We are in the process of developing a model of living-learning communities known as “houses.” Each house will have a resident faculty director because the academic mission is at the heart of the residential experience. Each of you is a Dartmouth student 24-7-365 and a member of the Dartmouth community for life.
With the new house system, students can live together not only in their first year, but also in upper-class residence clusters for the remaining three years. There will also be the option to live in themed residences that will provide greater immersion in certain key areas, such as entrepreneurship and global learning, and some of you already have the opportunity to live in those spaces.
Put simply, we aspire to cultivate and sustain great community in all of campus life driven by our values of academic excellence.
Before I close, I’d like to share a few numbers about the Dartmouth academic experience: More than 90 percent of students report satisfaction with the quality of instruction, out-of-class availability of faculty, helpfulness of faculty, and level of intellectual excitement on campus. While I’m pleased with these numbers, President Hanlon and I understand that we cannot become complacent with our position, and we must continue to innovate.
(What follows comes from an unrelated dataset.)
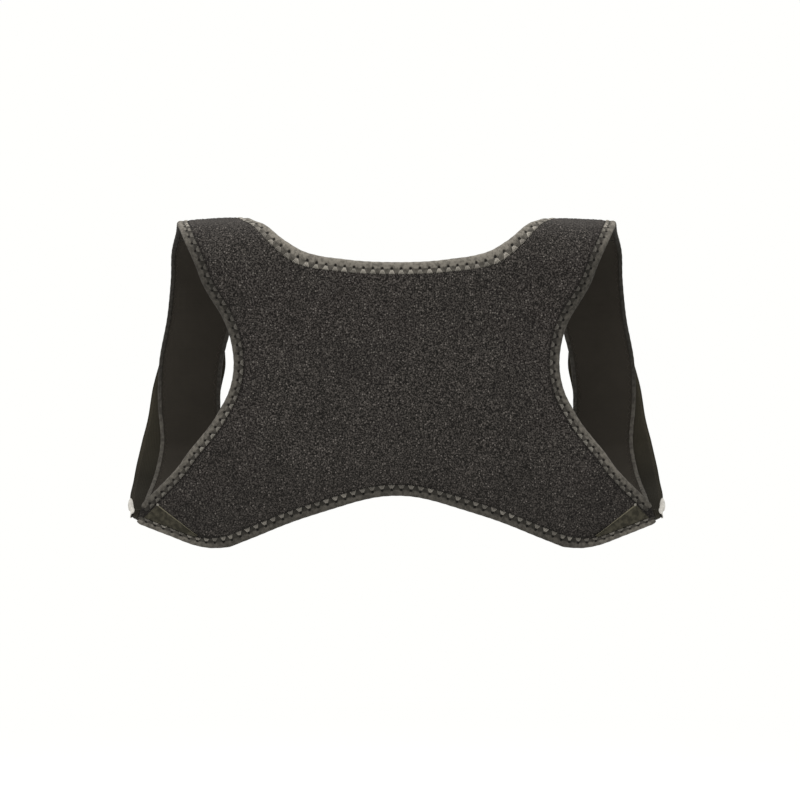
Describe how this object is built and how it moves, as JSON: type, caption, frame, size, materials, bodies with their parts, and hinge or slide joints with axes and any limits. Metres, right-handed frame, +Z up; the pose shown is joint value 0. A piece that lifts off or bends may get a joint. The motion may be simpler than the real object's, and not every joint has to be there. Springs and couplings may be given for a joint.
{
  "type": "posture corrector",
  "caption": "Back panel shaped like an X in pile-faced foam laminate, with bound shoulder loops that pass under the arms and draw the shoulders back.",
  "frame": {"origin": "middle of the back panel's inner face, where it lies on the wearer's upper back", "axes": "+X to the wearer's right, +Y forward from the panel through the wearer's chest, +Z up to the shoulders"},
  "size_m": [0.3996, 0.1208, 0.2432],
  "materials": {
    "pile_laminate": "black loop pile, matt, with fine light flecks",
    "smooth_lining": "smooth black knit lining on foam, matt",
    "strap_knit": "thin black knit with a faint hem line, matt",
    "grey_tape": "warm grey knitted tape, folded and stitched, slight sheen",
    "patch_cloth": "smooth dark olive cloth, matt",
    "pale_tag": "pale woven ribbon, plain"
  },
  "bodies": {
    "root": {"back_panel": "pile_laminate", "shoulder_strap_left": "smooth_lining", "shoulder_strap_right": "smooth_lining", "underarm_strap_left": "strap_knit", "underarm_strap_right": "strap_knit", "corner_patch_left": "patch_cloth", "corner_patch_right": "patch_cloth", "neck_binding": "grey_tape", "armhole_binding_left": "grey_tape", "armhole_binding_right": "grey_tape", "lower_binding": "grey_tape", "edge_tag_left": "pale_tag", "edge_tag_right": "pale_tag"}
  },
  "joints": []
}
We must pursue our charge, our commitments, tirelessly, in order to create a sustainable template for academic excellence, now and for all time.
Now, The D’s piece, “What’s a Provost Anyway?” didn’t cover this. But, many years ago, the term provost held a much different connotation. Provost was, in fact, another word for prison warden.
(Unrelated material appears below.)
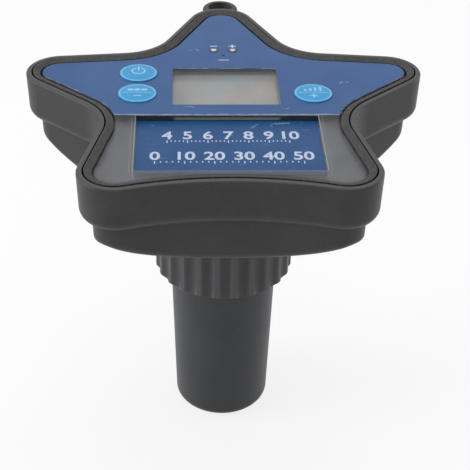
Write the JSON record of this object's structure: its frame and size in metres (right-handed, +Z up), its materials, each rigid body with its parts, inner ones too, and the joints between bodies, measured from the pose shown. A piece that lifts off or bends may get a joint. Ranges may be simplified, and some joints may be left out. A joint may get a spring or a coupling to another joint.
{
  "type": "floating water quality meter",
  "caption": "Floating water quality meter: star-shaped housing with a display and round keys, over a sensor probe held by a fluted nut and kept in a storage cap.",
  "frame": {"origin": "centre of the storage cap's foot, on the surface that the meter stands on", "axes": "+Z up through the probe, nut and display; +Y towards the star's rear tip with the tether eye; +X to the right of the display as it is read"},
  "size_m": [0.1822, 0.1918, 0.1715],
  "materials": {
    "housing_plastic": "satin moulded",
    "bezel_plastic": "fine grain",
    "seal_rubber": "matt",
    "screw_steel": "plain",
    "window_clear": "clear moulded",
    "label_blue": "printed film",
    "plate_blue": "printed film",
    "display_glass": "anti-glare",
    "light_guide": "clear moulded",
    "frame_plastic": "moulded",
    "board_green": "solder mask",
    "chip_black": "moulded",
    "shield_steel": "tinned",
    "stud_metal": "polished",
    "contact_gold": "plated",
    "lamp_clear": "clear",
    "cell_wrap": "shrink wrap",
    "connector_plastic": "moulded",
    "lead_rubber": "matt",
    "probe_plastic": "satin moulded",
    "electrode_glass": "blown",
    "sensor_steel": "brushed",
    "nut_plastic": "satin moulded",
    "cap_plastic": "satin moulded",
    "sponge_foam": "open foam",
    "key_blue": "soft gloss",
    "plunger_white": "moulded"
  },
  "bodies": {
    "housing": {"upper_housing": "housing_plastic", "lower_housing": "housing_plastic", "hull_gasket": "seal_rubber", "housing_screws": "screw_steel", "tether_eye": "housing_plastic", "bezel_frame": "bezel_plastic", "bezel_gasket": "seal_rubber", "face_window": "window_clear", "face_label": "label_blue", "info_plate": "plate_blue", "lcd_glass": "display_glass", "lcd_backlight": "light_guide", "lcd_contact_strips": "seal_rubber", "lcd_frame": "frame_plastic", "main_board": "board_green", "board_screws": "screw_steel", "board_chips": "chip_black", "radio_module": "shield_steel", "key_switches": "chip_black", "charge_contacts": "stud_metal", "charge_magnets": "shield_steel", "status_led": "lamp_clear", "light_pipe": "light_guide", "battery_cell": "cell_wrap", "battery_cradle": "frame_plastic", "battery_terminals": "shield_steel", "cradle_screws": "screw_steel", "probe_socket": "connector_plastic", "socket_contacts": "contact_gold", "probe_lead": "lead_rubber"},
    "probe": {"probe_body": "probe_plastic", "flange_seal": "seal_rubber", "stem_seals": "seal_rubber", "cap_seals": "seal_rubber", "probe_plug": "connector_plastic", "contact_pins": "contact_gold", "ph_electrode": "electrode_glass", "orp_electrode": "electrode_glass", "conductivity_pins": "sensor_steel", "temperature_sleeve": "sensor_steel", "probe_guard": "probe_plastic"},
    "nut": {"lock_nut": "nut_plastic"},
    "cap": {"storage_cap": "cap_plastic", "soaking_sponge": "sponge_foam"},
    "power_key": {"power_button": "key_blue", "power_plunger": "plunger_white"},
    "mode_key": {"mode_button": "key_blue", "mode_plunger": "plunger_white"},
    "calibrate_key": {"calibrate_button": "key_blue", "calibrate_plunger": "plunger_white"}
  },
  "joints": [
    {"name": "power_press", "type": "slide", "parent": "housing", "child": "power_key", "axis": [0, 0, -1], "range_m": [0, 0.0005], "stiffness_N_per_m": 800, "springref_m": -0.0003},
    {"name": "mode_press", "type": "slide", "parent": "housing", "child": "mode_key", "axis": [0, 0, -1], "range_m": [0, 0.0005], "stiffness_N_per_m": 800, "springref_m": -0.0003},
    {"name": "calibrate_press", "type": "slide", "parent": "housing", "child": "calibrate_key", "axis": [0, 0, -1], "range_m": [0, 0.0005], "stiffness_N_per_m": 800, "springref_m": -0.0003},
    {"name": "probe_drop", "type": "slide", "parent": "housing", "child": "probe", "axis": [0, 0, -1], "range_m": [0, 0.015]},
    {"name": "nut_turn", "type": "hinge", "parent": "probe", "child": "nut", "pos_m": [0, 0, 0.1], "axis": [0, 0, -1], "range_deg": [0, 1800]},
    {"name": "cap_pull", "type": "slide", "parent": "probe", "child": "cap", "axis": [0, 0, -1], "range_m": [0, 0.06]}
  ],
  "couplings": [
    {"joint": "probe_drop", "follows": "nut_turn", "m_per_rad": 0.000477}
  ]
}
I ask you to remember that my role is actually the opposite of that: I’m here to further your academic development, which is really a matter of liberation. The liberation one experiences in learning new ideas, asking new questions, and forming new answers with other bright, curious, and driven students. This is the heart of Dartmouth’s academic excellence, and I am so eager to see your contributions to it in the years ahead.
Again, warmest welcome to each and every one of you, as together we commence Dartmouth’s 245th academic year. Thank you.